Hello, friends. Buckle up and keep all hands and feet inside the vehicle, because today is going to be a wild ride.
Now that you’ve read my to do list, you know two things: a) I have a lot to do today, and b) I own a lot of colored pens (sorry not sorry). I downed a cup of coffee and got right down to business by doing three report summaries. Then, I did a session for Continuity Care and submitted my notes. When I got back to my room, something made me smile.
By this point, it was lunch, and I was not losing momentum. My mom made chicken. “Vera, can you check on it?” she asked. I have a fear of undercooked chicken, so when I was put in charge, I left it in the oven for a while. After all, a little crispiness never hurt anyone. Fortunately, the chicken was ready without being burnt, we had lunch together, and the dog only begged for it once.
I worked out in the home gym, on the elliptical so as not to aggravate my sore ankles.
In the evening, I did my ethics reading. By the time I was able to call my friend Ariana, my brain was full of psychology.
“How are you?” she asked.
“I just read one hundred pages of Ethics in Psychology, so I’m feeling tired but ethical,” I said. Thus commenced a conversation on law, ethics, and everything in between. Ariana is so brilliant. She told me I was just as smart, which made me stop short, because in general, I don’t have the highest opinion of my own intelligence as compared to people like her.
Inspired by the conversation, for the first time in 9 months, I cracked open my novel. I’ll be honest: I hesitated. Because it was so long since I last read it, I had a lingering fear that it was worse than I remembered, or that I should drop the endeavor, since the literary agents I emailed a summer ago were unenthused. “Please, God, don’t make me hate this thing,” I thought to myself. I set a 25 minute timer. I told myself that once the timer was up, I could decide what I wanted to do with the book. I could even scrap it. But I needed to give my optimistic, 18-year-old self a chance. She was the girl who wrote 2,000 words a day. I could not let her down.

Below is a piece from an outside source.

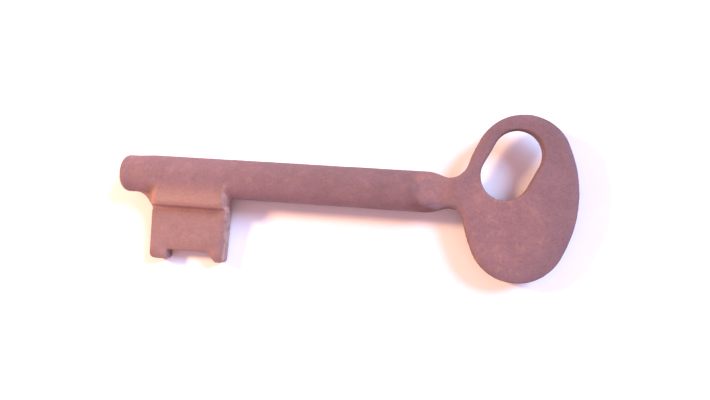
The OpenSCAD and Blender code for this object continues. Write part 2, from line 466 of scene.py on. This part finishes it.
def tone_places(nodes):
    """Where each tone, painted light and painted shade lies on the key, as shares from 0 to 1.
    Distances are in millimetres.
    """
    x, y, z = nodes.wandering()
    low, high = box_mm("bit")
    ramp_low, ramp_high = box_mm("bow_braze")
    bow_low, bow_high = box_mm("bow")
    bit = nodes.product(
        nodes.band(x, low.x - 1.5, low.x + 0.5, high.x, high.x + 1),
        nodes.span(y, -0.3, -2.6),
    )
    # A lighter colour on the pad, most toward its step
    pad = nodes.product(
        nodes.span(z, high.z - 1.1, high.z - 0.4),
        nodes.span(y, -1.5, -4.0, 0.2, 0.8),
    )
    # The bit's rear face, where light is painted on
    rear = nodes.span(x, high.x - 0.6, high.x + 0.1)
    # Painted light on the ramps: most along their middle, least on their lower side
    ramp = nodes.product(
        nodes.band(x, ramp_low.x - 0.5, ramp_low.x + 1.8, ramp_high.x - 1.5, ramp_high.x + 3),
        nodes.span(y, -2.4, -0.6, 0.1, 1.0),
        nodes.span(y, 3.2, 1.8, 0.4, 1.0),
    )
    # Painted light on the shank's lower side
    painted_light_low_side = nodes.product(
        nodes.span(y, 0.8, -2.6),
        nodes.span(z, 0.2, 1.2),
        nodes.span(x, ramp_low.x + 1.5, ramp_low.x - 1.5),
    )
    # Squared distance from the middle of the bow's rusty patch, with the patch's radius as 1
    across = nodes.math("SUBTRACT", x, bow_high.x - RUSTY_FROM_END)
    across = nodes.math("DIVIDE", across, RUSTY_RADIUS)
    down = nodes.math("SUBTRACT", y, bow_low.y + RUSTY_FROM_LOW)
    down = nodes.math("DIVIDE", down, RUSTY_RADIUS)
    far = nodes.total(nodes.product(across, across), nodes.product(down, down))
    return {
        "bit": bit,
        "bit_rear_painted_light": nodes.product(bit, rear),
        "pale_pad_and_lit_rear": nodes.product(bit, nodes.math("MAXIMUM", pad, rear)),
        # Painted light under the step below the pad
        "step": nodes.product(nodes.band(nodes.exact()[1], *STEP_BAND), bit),
        "toward_ramps": nodes.span(x, 2.0, ramp_low.x),
        "ramp": ramp,
        "painted_light_low_side": painted_light_low_side,
        "bow": nodes.span(x, ramp_high.x, ramp_high.x + 4),
        "bow_top": nodes.span(y, 4.0, 11.0),
        "rusty": nodes.span(far, 1.2, 0.3),
    }


def tone(nodes, on, rust_amount):
    """The patina's colour by place, with blotches of rust, and painted light low on the shank, on
    the ramps and on the bit's rear edge. There are fewer blotches low on the shank, and fewer on
    the bow away from its rusty patch."""
    base = nodes.mix(on["painted_light_low_side"], BROWN, PAINTED_LIGHT_LOW_SIDE)
    base = nodes.mix(on["bow"], base, nodes.mix(on["rusty"], BOW_BROWN, BOW_RUSTY))
    base = nodes.mix(on["ramp"], nodes.mix(on["bit"], base, WARM), RAMP_TONE_AND_LIGHT)
    rust = nodes.mix(on["bit"], nodes.mix(on["bow"], BROWN_RUST, BOW_RUST), WARM_RUST)
    smooth_bow = nodes.product(on["bow"], nodes.span(on["rusty"], 0.0, 1.0, 0.8, 0.0))
    blotches = nodes.product(
        nodes.span(nodes.noise(1.5, roughness=0.55, distortion=0.4), 0.46, 0.70, 0.0, rust_amount),
        nodes.span(on["painted_light_low_side"], 0.0, 1.0, 1.0, 0.3),
        nodes.math("SUBTRACT", 1.0, smooth_bow),
    )
    return nodes.mix(on["pale_pad_and_lit_rear"], nodes.mix(blotches, base, rust), PALE_PAD_AND_LIT_REAR)


def brightness(nodes, on):
    """What the colour is multiplied by: clouds, specks, lighter worn edges, painted shade on the
    bow's edges, in creases and toward the ramps, painted light in the bit's creases, on its rear
    edge and under the step, and darker at the bow's top.
    """
    # Lighter worn edges, with painted shade on the bow's edges instead
    worn = nodes.product(
        nodes.span(nodes.relief(), 0.05, 0.20),
        nodes.span(nodes.noise(0.9), 0.3, 0.6, *WORN_EDGE),
        nodes.span(on["bow"], 0.0, 1.0, 1.0, BOW_EDGE_SHADE),
    )
    # Painted shade in creases, and painted light lifting it on the bit
    crease_shade_and_light = nodes.product(
        nodes.span(nodes.relief(), -0.02, -0.14),
        nodes.span(on["bit"], 0.0, 1.0, CREASE_SHADE_OFF_BIT, CREASE_LIGHT_ON_BIT),
    )
    return nodes.total(
        nodes.span(nodes.noise(4.5, detail=3.0), 0.32, 0.68, *CLOUDS),
        nodes.span(nodes.noise(0.30), 0.40, 0.75, *SPECKS),
        worn,
        crease_shade_and_light,
        nodes.product(on["toward_ramps"], SHADE_TOWARD_RAMPS),
        nodes.product(on["bit_rear_painted_light"], BIT_REAR_PAINTED_LIGHT),
        nodes.product(on["bow"], on["bow_top"], BOW_TOP),
        nodes.product(on["step"], STEP_PAINTED_LIGHT),
        BRIGHTNESS,
    )


def grain_bump(nodes):
    """The normals of the layers of surface grain, each on top of the one before."""
    bump = None
    for size_mm, depth_mm in GRAIN_LAYERS:
        layer = nodes.add("ShaderNodeBump")
        layer.inputs["Strength"].default_value = GRAIN_STRENGTH
        layer.inputs["Distance"].default_value = depth_mm * MM
        nodes.link(nodes.noise(size_mm, detail=6.0, roughness=0.65), layer.inputs["Height"])
        if bump is not None:
            nodes.link(bump, layer.inputs["Normal"])
        bump = layer.outputs["Normal"]
    return bump


def patina(name, rust_amount):
    """Old steel or braze under a matt brown rust patina, with painted light and shade. The tones
    follow places on the key, so that they run on from piece to piece: warm on the bit and on the
    ramps, lighter on the pad, rusty in the middle of the bow, and painted light on the ramps, on
    the bit's rear edge and low on the shank."""
    nodes = Nodes(name)
    on = tone_places(nodes)
    lit = nodes.add("ShaderNodeHueSaturation")
    nodes.link(brightness(nodes, on), lit.inputs["Value"])
    nodes.link(tone(nodes, on, rust_amount), lit.inputs["Color"])
    nodes.link(lit.outputs["Color"], nodes.shader.inputs["Base Color"])
    roughness = nodes.span(nodes.noise(0.7, detail=5.0), 0.3, 0.7, *METAL_ROUGHNESS)
    nodes.link(roughness, nodes.shader.inputs["Roughness"])
    nodes.shader.inputs["Specular IOR Level"].default_value = METAL_SPECULAR
    nodes.link(grain_bump(nodes), nodes.shader.inputs["Normal"])
    return nodes.material


# ---- Pieces ----


def make_key():
    skin = worn_skin()
    braze = patina("braze_tarnish_and_painted_light", rust_amount=0.75)
    shank = patina("shank_patina_and_painted_light", rust_amount=0.50)
    bow = patina("bow_patina_and_painted_light", rust_amount=0.90)
    bit = patina("bit_patina_and_painted_light", rust_amount=0.60)
    # Piece, CAD node, face size, material, slot, lap, lift
    rows = (
        ("worn_shank", "shank", SKIN_FACE, shank, "shank", 0.0, 0.0),
        ("worn_bow", "bow", SKIN_FACE, bow, "bow", 0.0, 0.0),
        ("worn_bit", "bit", BIT_FACE, bit, "bit", 0.0, 0.0),
        ("bit_braze_run", "bit_braze", BRAZE_FACE, braze, "braze", LAP, LIFT),
        ("bow_braze_run", "bow_braze", BRAZE_FACE, braze, "braze", LAP, LIFT),
    )
    pieces = []
    for name, node, face_size, material, slot, lap, lift in rows:
        piece = worn_piece(name, node, face_size, skin, lap, lift)
        finish_piece(piece, material, node)
        pieces.append(piece)
    return pieces


# ---- Stage ----

# Half the paper's width, in metres, and its look
PAPER_HALF = 3.0
PAPER_DARKER = (0.84, 0.84, 0.84)
PAPER_LIGHTER = (0.87, 0.87, 0.87)
PAPER_ROUGHNESS = 0.9
PAPER_SPECULAR = 0.2

# The camera sees from 5 mm to 20 m away
CAMERA_SPOT_MM = (52.81, -1.16, 101.8)
CAMERA_TURN_DEGREES = 3.80
CAMERA_LEAN_DEGREES = 8.0
SENSOR_WIDTH_MM = 36
LENS_MM = 31.18
CLIP_START = 0.005
CLIP_END = 20

# The light that comes from all round
ROOM_COLOUR = (1.0, 0.60, 0.69, 1)
ROOM_STRENGTH = 0.85


def resting_floor(pieces):
    """Plain white paper under the shank and under the bit's lower edge, which leans the key."""
    low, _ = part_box("bit")
    shank_low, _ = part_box("shank")
    reach = math.hypot(low.y, low.z)
    tilt = math.asin(-shank_low.z / reach) - math.atan2(-low.z, -low.y)
    up = Vector((0, math.sin(tilt), math.cos(tilt)))
    depth = min((points(piece.data) @ np.array(up)).min() for piece in pieces)
    half = PAPER_HALF
    corners = [(-half, -half, 0), (half, -half, 0), (half, half, 0), (-half, half, 0)]
    mesh = bpy.data.meshes.new("paper")
    mesh.from_pydata(corners, [], [(0, 1, 2, 3)])
    floor = place("paper", mesh)
    floor.matrix_world = Matrix.Translation(up * depth) @ Matrix.Rotation(-tilt, 4, "X")
    nodes = Nodes("white_paper")
    fibres = nodes.span(nodes.noise(6.0), 0.3, 0.7)
    nodes.link(nodes.mix(fibres, PAPER_DARKER, PAPER_LIGHTER), nodes.shader.inputs["Base Color"])
    nodes.shader.inputs["Roughness"].default_value = PAPER_ROUGHNESS
    nodes.shader.inputs["Specular IOR Level"].default_value = PAPER_SPECULAR
    mesh.materials.append(nodes.material)


def far_lamp(name, toward, strength, colour, spread_degrees):
    """A distant soft lamp, which shines from the given direction."""
    data = bpy.data.lights.new(name, "SUN")
    data.energy = strength
    data.color = colour
    data.angle = math.radians(spread_degrees)
    light = place(name, data)
    light.rotation_euler = Vector(toward).to_track_quat("Z", "Y").to_euler()


def near_lamp(name, spot_mm, watts, colour, radius_mm):
    """A round lamp at that spot, near enough to light the pilot more than the bow."""
    data = bpy.data.lights.new(name, "POINT")
    data.energy = watts
    data.color = colour
    data.shadow_soft_size = radius_mm * MM
    light = place(name, data)
    light.visible_camera = False
    light.location = Vector(spot_mm) * MM


def lights():
    near_lamp(
        "warm_lamp",
        spot_mm=(-200, 86, 175),
        watts=5.5,
        colour=(1.0, 0.59, 0.33),
        radius_mm=31,
    )
    far_lamp(
        "cool_window",
        toward=(1.28, 0.97, 1.0),
        strength=5.8,
        colour=(0.42, 0.61, 0.97),
        spread_degrees=27,
    )
    world = bpy.data.worlds.new("room")
    bpy.context.scene.world = world
    world.use_nodes = True
    background = world.node_tree.nodes["Background"]
    background.inputs["Color"].default_value = ROOM_COLOUR
    background.inputs["Strength"].default_value = ROOM_STRENGTH


def camera():
    """Almost straight down from a hand's width, leaning a little and turned a little."""
    data = bpy.data.cameras.new("camera")
    data.sensor_width = SENSOR_WIDTH_MM
    data.lens = LENS_MM
    data.clip_start = CLIP_START
    data.clip_end = CLIP_END
    eye = place("camera", data)
    turn = Matrix.Rotation(math.radians(CAMERA_TURN_DEGREES), 4, "Z")
    lean = Matrix.Rotation(math.radians(CAMERA_LEAN_DEGREES), 4, "Y")
    eye.matrix_world = Matrix.Translation(Vector(CAMERA_SPOT_MM) * MM) @ turn @ lean
    bpy.context.scene.camera = eye


resting_floor(make_key())
lights()
camera()
bpy.context.scene.view_settings.view_transform = "Standard"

Guys. I forgot how much I loved it. It made me laugh. It made me want to keep reading. Granted, Half and Half is 237 pages and a little over 80,000 words, but I need to fight for this novel if I want to see it published. I can’t allow it to rot in my computer and half-heartedly email people without being my own biggest fan. My conversation with Ariana reminded me that I need to stop underestimating myself. I need to improve my opinion of my own intelligence if I want to succeed in this world. I’m on my way to do that.